» **Direction**:
Among the entries below, one stretch runs from the line that contains "# The filling" through the line that contains "in imported if". Repeat that stretch exactly, ends included, and only that.

» **Task input**:

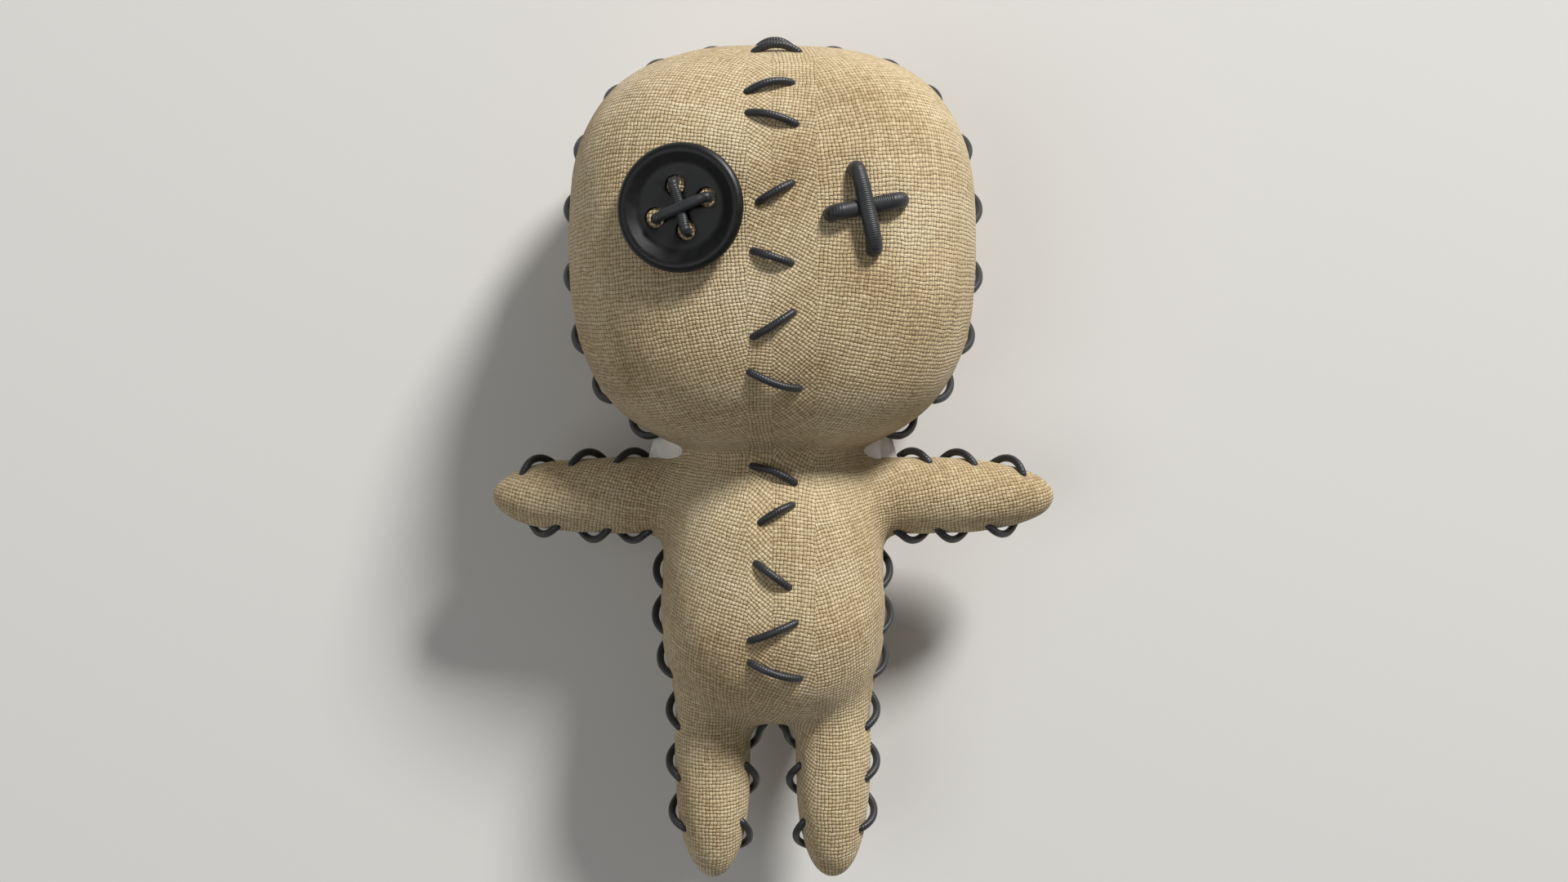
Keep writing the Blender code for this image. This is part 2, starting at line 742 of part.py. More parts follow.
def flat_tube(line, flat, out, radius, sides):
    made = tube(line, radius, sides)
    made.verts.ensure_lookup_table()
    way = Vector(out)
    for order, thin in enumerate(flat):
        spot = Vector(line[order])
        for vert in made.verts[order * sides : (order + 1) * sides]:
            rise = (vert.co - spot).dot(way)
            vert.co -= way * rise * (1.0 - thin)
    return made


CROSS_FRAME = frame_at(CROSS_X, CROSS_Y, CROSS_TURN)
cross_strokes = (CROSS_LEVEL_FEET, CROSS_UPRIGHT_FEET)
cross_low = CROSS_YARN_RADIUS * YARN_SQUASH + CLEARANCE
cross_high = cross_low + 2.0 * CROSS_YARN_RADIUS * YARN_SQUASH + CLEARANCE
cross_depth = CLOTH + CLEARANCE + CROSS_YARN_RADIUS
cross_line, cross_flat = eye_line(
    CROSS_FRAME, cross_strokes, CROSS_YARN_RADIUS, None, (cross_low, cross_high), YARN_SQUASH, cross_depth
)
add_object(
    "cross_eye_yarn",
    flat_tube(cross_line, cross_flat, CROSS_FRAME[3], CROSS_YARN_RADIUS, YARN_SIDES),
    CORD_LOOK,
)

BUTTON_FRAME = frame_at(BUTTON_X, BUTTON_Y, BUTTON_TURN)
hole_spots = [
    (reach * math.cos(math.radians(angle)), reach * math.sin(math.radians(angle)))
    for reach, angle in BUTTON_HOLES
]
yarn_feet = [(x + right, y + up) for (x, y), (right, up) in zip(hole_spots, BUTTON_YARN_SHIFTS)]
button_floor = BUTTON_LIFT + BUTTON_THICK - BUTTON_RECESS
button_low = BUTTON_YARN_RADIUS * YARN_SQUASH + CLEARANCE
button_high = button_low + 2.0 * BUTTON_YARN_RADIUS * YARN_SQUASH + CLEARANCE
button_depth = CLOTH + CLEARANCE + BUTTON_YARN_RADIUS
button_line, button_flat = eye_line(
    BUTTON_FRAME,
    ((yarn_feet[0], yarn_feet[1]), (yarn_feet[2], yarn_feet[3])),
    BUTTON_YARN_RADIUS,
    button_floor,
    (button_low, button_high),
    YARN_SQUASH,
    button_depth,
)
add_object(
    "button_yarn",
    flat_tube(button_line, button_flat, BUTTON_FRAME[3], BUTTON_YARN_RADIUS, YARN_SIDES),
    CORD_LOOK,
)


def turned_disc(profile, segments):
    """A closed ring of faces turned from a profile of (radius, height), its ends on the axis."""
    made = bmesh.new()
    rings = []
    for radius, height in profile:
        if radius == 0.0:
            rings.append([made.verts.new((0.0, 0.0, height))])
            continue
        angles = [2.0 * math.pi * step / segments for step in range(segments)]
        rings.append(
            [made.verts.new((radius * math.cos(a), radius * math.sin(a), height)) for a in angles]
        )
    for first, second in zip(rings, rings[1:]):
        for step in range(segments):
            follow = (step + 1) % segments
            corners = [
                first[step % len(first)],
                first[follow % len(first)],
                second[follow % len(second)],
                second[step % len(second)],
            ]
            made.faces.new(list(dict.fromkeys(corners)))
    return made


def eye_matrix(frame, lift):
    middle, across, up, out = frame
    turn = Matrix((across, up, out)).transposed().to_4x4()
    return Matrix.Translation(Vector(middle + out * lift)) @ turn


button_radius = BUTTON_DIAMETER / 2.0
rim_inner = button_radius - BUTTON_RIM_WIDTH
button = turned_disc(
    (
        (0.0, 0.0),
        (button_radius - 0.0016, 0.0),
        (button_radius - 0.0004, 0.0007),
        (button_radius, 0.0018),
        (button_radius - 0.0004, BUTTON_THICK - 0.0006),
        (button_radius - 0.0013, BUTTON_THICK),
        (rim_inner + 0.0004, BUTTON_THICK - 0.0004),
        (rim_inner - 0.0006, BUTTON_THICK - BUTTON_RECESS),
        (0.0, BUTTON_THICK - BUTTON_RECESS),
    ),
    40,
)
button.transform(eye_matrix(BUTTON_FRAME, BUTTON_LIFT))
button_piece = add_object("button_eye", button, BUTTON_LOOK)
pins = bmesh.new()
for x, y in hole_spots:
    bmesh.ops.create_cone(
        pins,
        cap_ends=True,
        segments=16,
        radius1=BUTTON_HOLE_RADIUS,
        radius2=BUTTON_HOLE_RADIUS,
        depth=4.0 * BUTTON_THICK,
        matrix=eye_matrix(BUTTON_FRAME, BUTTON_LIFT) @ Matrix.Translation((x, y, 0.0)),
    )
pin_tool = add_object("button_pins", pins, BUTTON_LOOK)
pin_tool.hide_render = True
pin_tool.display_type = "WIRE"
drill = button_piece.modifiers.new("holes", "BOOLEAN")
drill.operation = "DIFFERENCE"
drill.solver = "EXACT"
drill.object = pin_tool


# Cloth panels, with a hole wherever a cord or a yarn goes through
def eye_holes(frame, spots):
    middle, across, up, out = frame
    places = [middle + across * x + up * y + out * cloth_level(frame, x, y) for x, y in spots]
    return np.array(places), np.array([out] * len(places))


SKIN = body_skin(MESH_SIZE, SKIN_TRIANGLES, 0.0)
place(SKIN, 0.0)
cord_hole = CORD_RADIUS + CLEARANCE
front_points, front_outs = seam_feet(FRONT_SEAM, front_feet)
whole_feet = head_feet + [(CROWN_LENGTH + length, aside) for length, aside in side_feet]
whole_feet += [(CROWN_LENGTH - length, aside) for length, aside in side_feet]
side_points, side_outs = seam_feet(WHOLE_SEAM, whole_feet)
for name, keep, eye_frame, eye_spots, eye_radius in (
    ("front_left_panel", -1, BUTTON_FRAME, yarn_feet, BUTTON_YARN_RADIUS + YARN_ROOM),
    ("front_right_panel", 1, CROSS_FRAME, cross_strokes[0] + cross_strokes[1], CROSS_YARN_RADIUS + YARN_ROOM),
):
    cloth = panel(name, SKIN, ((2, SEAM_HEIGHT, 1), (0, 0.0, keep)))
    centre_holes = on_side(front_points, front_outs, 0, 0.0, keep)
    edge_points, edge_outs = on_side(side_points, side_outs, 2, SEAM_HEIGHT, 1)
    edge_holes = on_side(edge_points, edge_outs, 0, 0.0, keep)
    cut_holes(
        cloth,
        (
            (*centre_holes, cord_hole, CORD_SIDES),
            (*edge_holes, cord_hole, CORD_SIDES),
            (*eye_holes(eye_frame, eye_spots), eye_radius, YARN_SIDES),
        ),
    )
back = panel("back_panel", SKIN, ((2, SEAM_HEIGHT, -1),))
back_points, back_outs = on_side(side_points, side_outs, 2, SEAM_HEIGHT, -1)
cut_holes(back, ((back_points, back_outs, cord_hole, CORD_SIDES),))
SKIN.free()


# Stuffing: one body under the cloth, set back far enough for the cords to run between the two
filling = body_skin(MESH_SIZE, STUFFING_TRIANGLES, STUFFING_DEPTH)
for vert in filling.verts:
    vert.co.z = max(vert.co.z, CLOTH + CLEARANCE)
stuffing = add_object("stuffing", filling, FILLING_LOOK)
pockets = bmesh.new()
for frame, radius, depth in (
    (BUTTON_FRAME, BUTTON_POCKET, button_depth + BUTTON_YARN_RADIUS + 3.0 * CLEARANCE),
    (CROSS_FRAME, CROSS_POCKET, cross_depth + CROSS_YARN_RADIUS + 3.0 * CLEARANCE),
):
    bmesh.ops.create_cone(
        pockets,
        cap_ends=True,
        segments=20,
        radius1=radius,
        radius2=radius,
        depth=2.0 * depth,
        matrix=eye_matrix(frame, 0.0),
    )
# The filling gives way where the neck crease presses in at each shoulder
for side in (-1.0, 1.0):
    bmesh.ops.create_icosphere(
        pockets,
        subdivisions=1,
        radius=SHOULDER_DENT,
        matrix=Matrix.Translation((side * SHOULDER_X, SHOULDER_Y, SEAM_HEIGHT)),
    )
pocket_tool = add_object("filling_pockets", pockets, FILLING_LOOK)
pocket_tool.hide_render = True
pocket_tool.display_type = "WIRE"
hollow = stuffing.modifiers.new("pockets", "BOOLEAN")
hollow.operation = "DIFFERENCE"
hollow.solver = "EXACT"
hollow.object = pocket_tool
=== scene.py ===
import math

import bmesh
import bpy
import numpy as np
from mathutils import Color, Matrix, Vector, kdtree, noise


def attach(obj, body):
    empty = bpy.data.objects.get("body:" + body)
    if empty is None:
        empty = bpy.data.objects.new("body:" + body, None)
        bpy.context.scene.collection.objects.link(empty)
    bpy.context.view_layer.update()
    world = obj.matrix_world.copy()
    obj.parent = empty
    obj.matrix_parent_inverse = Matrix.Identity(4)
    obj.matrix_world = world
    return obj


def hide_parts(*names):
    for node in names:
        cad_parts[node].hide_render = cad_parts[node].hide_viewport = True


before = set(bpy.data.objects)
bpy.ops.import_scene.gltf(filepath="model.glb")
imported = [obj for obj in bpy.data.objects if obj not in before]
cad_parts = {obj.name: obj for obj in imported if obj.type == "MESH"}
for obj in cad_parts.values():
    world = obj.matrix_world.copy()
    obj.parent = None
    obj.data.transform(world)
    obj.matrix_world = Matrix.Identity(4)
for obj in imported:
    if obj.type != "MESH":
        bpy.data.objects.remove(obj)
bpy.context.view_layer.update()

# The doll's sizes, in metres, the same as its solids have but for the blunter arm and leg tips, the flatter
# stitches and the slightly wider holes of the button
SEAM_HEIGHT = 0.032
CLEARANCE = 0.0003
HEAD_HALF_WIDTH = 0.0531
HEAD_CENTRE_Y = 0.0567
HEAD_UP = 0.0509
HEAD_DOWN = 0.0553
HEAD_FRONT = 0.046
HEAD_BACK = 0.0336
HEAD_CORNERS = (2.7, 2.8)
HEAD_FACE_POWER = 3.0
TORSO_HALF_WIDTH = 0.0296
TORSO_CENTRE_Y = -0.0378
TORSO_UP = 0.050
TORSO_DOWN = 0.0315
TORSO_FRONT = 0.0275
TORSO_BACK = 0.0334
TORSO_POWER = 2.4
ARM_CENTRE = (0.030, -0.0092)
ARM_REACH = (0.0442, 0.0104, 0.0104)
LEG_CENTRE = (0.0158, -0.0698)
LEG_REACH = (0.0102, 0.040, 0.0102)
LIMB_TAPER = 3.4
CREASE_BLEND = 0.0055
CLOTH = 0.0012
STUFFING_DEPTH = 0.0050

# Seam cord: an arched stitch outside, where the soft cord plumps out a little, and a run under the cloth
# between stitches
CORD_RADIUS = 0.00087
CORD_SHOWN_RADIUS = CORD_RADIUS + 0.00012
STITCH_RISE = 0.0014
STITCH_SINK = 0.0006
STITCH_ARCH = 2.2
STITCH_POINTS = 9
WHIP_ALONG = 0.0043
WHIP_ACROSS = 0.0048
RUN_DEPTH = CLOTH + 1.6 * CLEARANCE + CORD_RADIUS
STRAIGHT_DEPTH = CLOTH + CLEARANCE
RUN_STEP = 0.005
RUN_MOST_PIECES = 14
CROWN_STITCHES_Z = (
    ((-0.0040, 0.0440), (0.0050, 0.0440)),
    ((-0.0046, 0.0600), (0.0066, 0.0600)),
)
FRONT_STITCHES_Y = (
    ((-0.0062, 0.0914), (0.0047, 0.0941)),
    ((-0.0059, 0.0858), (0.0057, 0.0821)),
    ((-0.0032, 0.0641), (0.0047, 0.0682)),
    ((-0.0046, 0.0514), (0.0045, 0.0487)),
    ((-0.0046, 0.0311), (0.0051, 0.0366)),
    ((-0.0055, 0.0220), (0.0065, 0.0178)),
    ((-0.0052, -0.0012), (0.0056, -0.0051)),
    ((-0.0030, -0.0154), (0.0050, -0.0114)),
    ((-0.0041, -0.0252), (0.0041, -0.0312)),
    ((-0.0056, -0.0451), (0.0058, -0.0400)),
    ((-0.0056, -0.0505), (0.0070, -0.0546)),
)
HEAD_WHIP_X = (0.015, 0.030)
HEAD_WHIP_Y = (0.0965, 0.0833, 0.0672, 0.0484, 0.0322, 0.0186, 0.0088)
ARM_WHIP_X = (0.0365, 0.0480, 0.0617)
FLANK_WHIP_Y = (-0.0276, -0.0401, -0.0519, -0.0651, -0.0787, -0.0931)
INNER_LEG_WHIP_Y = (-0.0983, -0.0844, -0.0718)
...
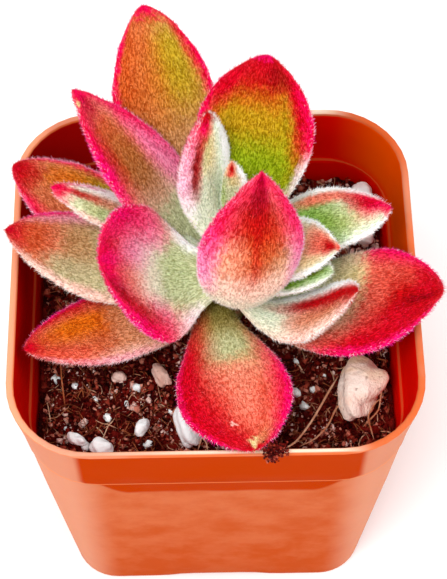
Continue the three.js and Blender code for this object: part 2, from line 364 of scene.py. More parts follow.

» **Expected output**:
# The filling gives way where the neck crease presses in at each shoulder
for side in (-1.0, 1.0):
    bmesh.ops.create_icosphere(
        pockets,
        subdivisions=1,
        radius=SHOULDER_DENT,
        matrix=Matrix.Translation((side * SHOULDER_X, SHOULDER_Y, SEAM_HEIGHT)),
    )
pocket_tool = add_object("filling_pockets", pockets, FILLING_LOOK)
pocket_tool.hide_render = True
pocket_tool.display_type = "WIRE"
hollow = stuffing.modifiers.new("pockets", "BOOLEAN")
hollow.operation = "DIFFERENCE"
hollow.solver = "EXACT"
hollow.object = pocket_tool
=== scene.py ===
import math

import bmesh
import bpy
import numpy as np
from mathutils import Color, Matrix, Vector, kdtree, noise


def attach(obj, body):
    empty = bpy.data.objects.get("body:" + body)
    if empty is None:
        empty = bpy.data.objects.new("body:" + body, None)
        bpy.context.scene.collection.objects.link(empty)
    bpy.context.view_layer.update()
    world = obj.matrix_world.copy()
    obj.parent = empty
    obj.matrix_parent_inverse = Matrix.Identity(4)
    obj.matrix_world = world
    return obj


def hide_parts(*names):
    for node in names:
        cad_parts[node].hide_render = cad_parts[node].hide_viewport = True


before = set(bpy.data.objects)
bpy.ops.import_scene.gltf(filepath="model.glb")
imported = [obj for obj in bpy.data.objects if obj not in before]
cad_parts = {obj.name: obj for obj in imported if obj.type == "MESH"}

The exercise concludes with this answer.